What sets this one apart from his other down-to-earth titles like She and Her Cat (1999) and 5 Centimeters per Second (2007) is the script and characters. Considering it is 45 minutes, it doesn’t feel like it drags on too long (like in The Place Promised in Our Early Days (2004) or is rushed. It keeps to the point and knows what it is trying to say. Every scene adds something to the atmosphere and the characters journey. In Place Promised, the male characters liked to build planes. Here, Takao likes to make shoes. He is trying to figure out who he is, deal with a broken family situation and pass school, instead of all his focus just being on the pursuit of a woman. It is a more well-rounded peek into his life. There isn’t much time to develop him beyond that, as the main focus, and the most interesting part of The Garden of Words is Yukino. The only other grown woman Shinkai has had in his short films is the one in She and Her Cat, so it’s a refreshing change, and nostalgic to contrast and compare the two age groups. You could almost see Yukino as a more expansive view of that character. She is mysterious, enigmatic, and it takes time for Akao to develop enough confidence to ask about her life. The climax of the story is when Akao has figured out his opinion on Yuki and her situation, and breaks down. The climax brings up an ethical question of mixing professional with personal life, as well as an age difference, and it is dealt with sensitively and appropriately. Even with Japan’s openness with… obscure relationships, I am glad The Garden of Words didn’t cross that line. It ends on a depressing note, like many of Shinkai’s works, but there is a ray of hope with the line at the end of the credits: “I am going to go visit her”. It reminds us that even though he stuffed up in school that life goes on and he is still keeping in mind what is important to him. He hasn’t, as far as we know, jumped in front of a train or ruined his life.

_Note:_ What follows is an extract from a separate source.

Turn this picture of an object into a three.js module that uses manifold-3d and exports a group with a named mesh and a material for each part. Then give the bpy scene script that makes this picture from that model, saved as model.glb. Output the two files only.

If we’re comparing his films based on aesthetics, they are all on the same high standard, and it would be wrong to choose which one to watch based on this alone. The animation is fluid and gorgeous as ever with the lighting effects, and the enormous amount of detail in the backgrounds. The focus on nature is similar to 5 Centimeters per Second, and feels more homely than the desolate buildings in sci-fi Place Promised. This appears to be done deliberately. The backgrounds are reconstructions of photos from the famous, popular tourist spot, Shinjuku Gyoen National Garden in Tokyo. They were originally designed for royalty but were damaged in 1945, near the end of the second world war. In an interview from Anime News Network, Makoto Shinkai stated that he is very proud of how beautiful Tokyo can be, and wanted to share its charm and beauty with the audience. The biggest change this time around is the character designs by Kenichi Tsuchiya, which look more mature and real-to-life than previous titles. Takao has a bony, block-face structure which is usually saved for side characters or “the dumb macho guy” in shounen titles (like Toji Suzuhara in Evangelion). Since this is the opposite of a shounen title, it makes the characters seem more realistic and believable, even though they are just drawings. The eyes are not overly big, but still pleasant to look at, which is a plus for those who hate that style of anime drawing.

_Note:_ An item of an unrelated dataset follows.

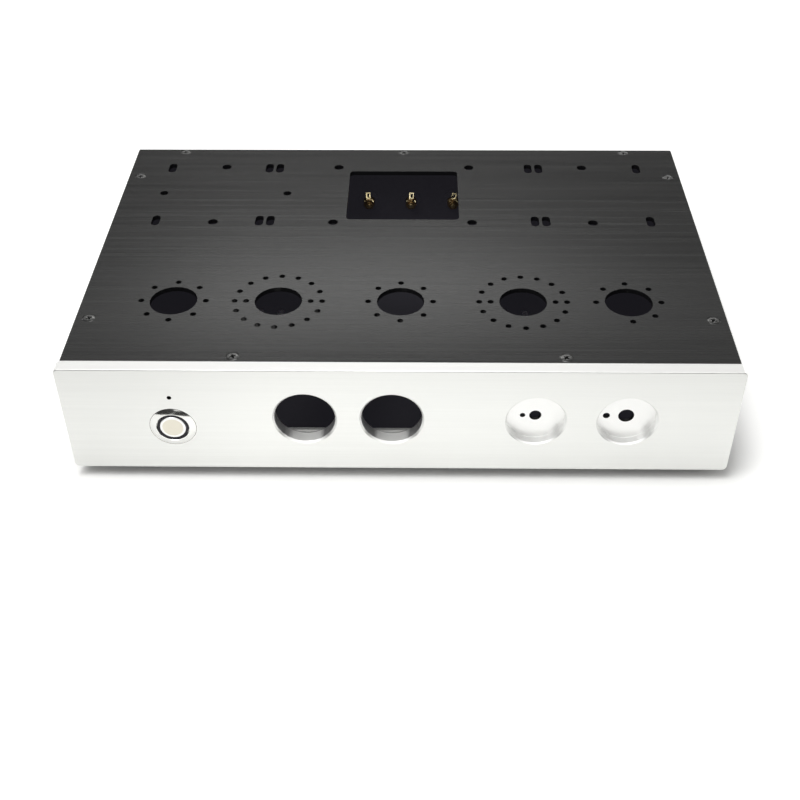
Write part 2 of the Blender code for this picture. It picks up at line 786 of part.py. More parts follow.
# Bottom cover with two fields of vent slots
bottom_cover = add(
    "bottom_cover",
    slab("bottom_cover", (PLATE_WIDTH, PLATE_DEPTH - GAP, COVER_THICKNESS), corner=PLATE_CORNER),
    place(0.0, PLATE_DEPTH / 2 + GAP / 2, PANEL_HEIGHT - COVER_THICKNESS / 2),
    ZERO,
    "black",
)
vents = []
vent_size = (COVER_VENT_WIDTH, COVER_VENT_LENGTH, COVER_THICKNESS + 2 * OVERCUT)
vent_corner = COVER_VENT_WIDTH / 4
vent_field = (COVER_VENT_COUNT - 1) * COVER_VENT_PITCH
for side in (-1, 1):
    field_start = side * COVER_VENT_SHARE * HALF_WIDTH - vent_field / 2
    for index in range(COVER_VENT_COUNT):
        vents.append(
            add(
                "vent",
                slab("vent", vent_size, corner=vent_corner, segments=VENT_SEGMENTS),
                place(
                    field_start + index * COVER_VENT_PITCH,
                    PLATE_DEPTH / 2,
                    PANEL_HEIGHT - COVER_THICKNESS / 2,
                ),
            )
        )
cut(bottom_cover, merged("cover_vents", vents))
foot_spots = [(side * foot_x, depth) for depth in FOOT_DEPTH for side in (-1, 1)]
cover_holes = [
    (
        place(x, depth, PANEL_HEIGHT - COVER_THICKNESS / 2),
        SHAFT_HOLE_RADIUS,
        SHAFT_HOLE_RADIUS,
        COVER_THICKNESS + 2 * OVERCUT,
        FACETS_FINE,
    )
    for x, depth in foot_spots
]
cut(bottom_cover, drills("cover_bores", cover_holes))
settle(bottom_cover)

# Angles behind the panel, each with the four screws that hold the panel
angle_width = 2 * INNER_HALF_WIDTH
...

Makoto Shinkai has always impressed me with the style of music he chooses for his films. In his feature-length titles, Children who Chase Lost Voices and The Place Promised in Our Early Days there has been a large ensemble orchestra to add a punch of power to scenes. Here, Shinkai reverts back to his humble beginnings of Voices of a Distant Star (2003), so it is mostly just a single piano. None the less, it is still enchanting and beautiful. If the style sounds a little different to you, it would be because it was composed by Daisuke Kashiwa, whom (yes, you heard me) isn’t Tenmon, the same composer from every other film Shinkai has ever done. While there are never opening songs with Shinkai’s work, there is a beautiful ending song: “Rain” by Motohiro Hata, an acoustic track with smooth vocals. Like the other ending songs, it is fantastic, catchy and has a beautiful melody. It definitely adds magic to the film. The Japanese acting is great. It shines at the climax of the film, the most emotional scene near the end. I had to try not to sob in the REEL anime cinema screening that I saw. The english dub could have been better, but it is not the acting that is amis. Since the majority is narration, the delivery is believable. Patrick Poole is, but more importantly sounds way too old to be playing a 15-year-old boy. He sounds like he‘s the older brother in the family. It is distracting, as it makes you forget there’s a 10 year age gap between the two leads. Maggie Flecknoe, as you may have guessed, sounds a lot more fitting age-wise in her role, and is almost identical to the Japanese.
For a director whom, like many, recycles similar ideas, he does it very well. The themes of loneliness and longing for others is explored in a very poetic, true to life manner. He takes something incredibly simple and makes it relatable and sympathetic – mostly through exposition of thought. As we all know, loneliness is something akin to being trapped in your own mind – which in turn, makes you feel heavy, sad, and disconnected to reality. In Shinkai’s films, we are often smack bam in the mind of the main characters. It is something many viewers will be able to identify with, and partially is what makes Shinkai’s films so popular. We can all unite in our experiences of loneliness. A mixture of relaxing, nostalgic, touching and heart wrenching, Garden of Words is a noteworthy addition to Shinkai’s growing collection of titles. If I could re-write my previous article, I would put this one at #4, above 5 Centimeters per Second, which would kick “Place Promised in Our Early Days” off the ranking space forever. Story wise, it doesn’t beat Voices of a Distant Star, but it is worth watching even if you have seen all his other films, as it isn’t a step down in quality by any means.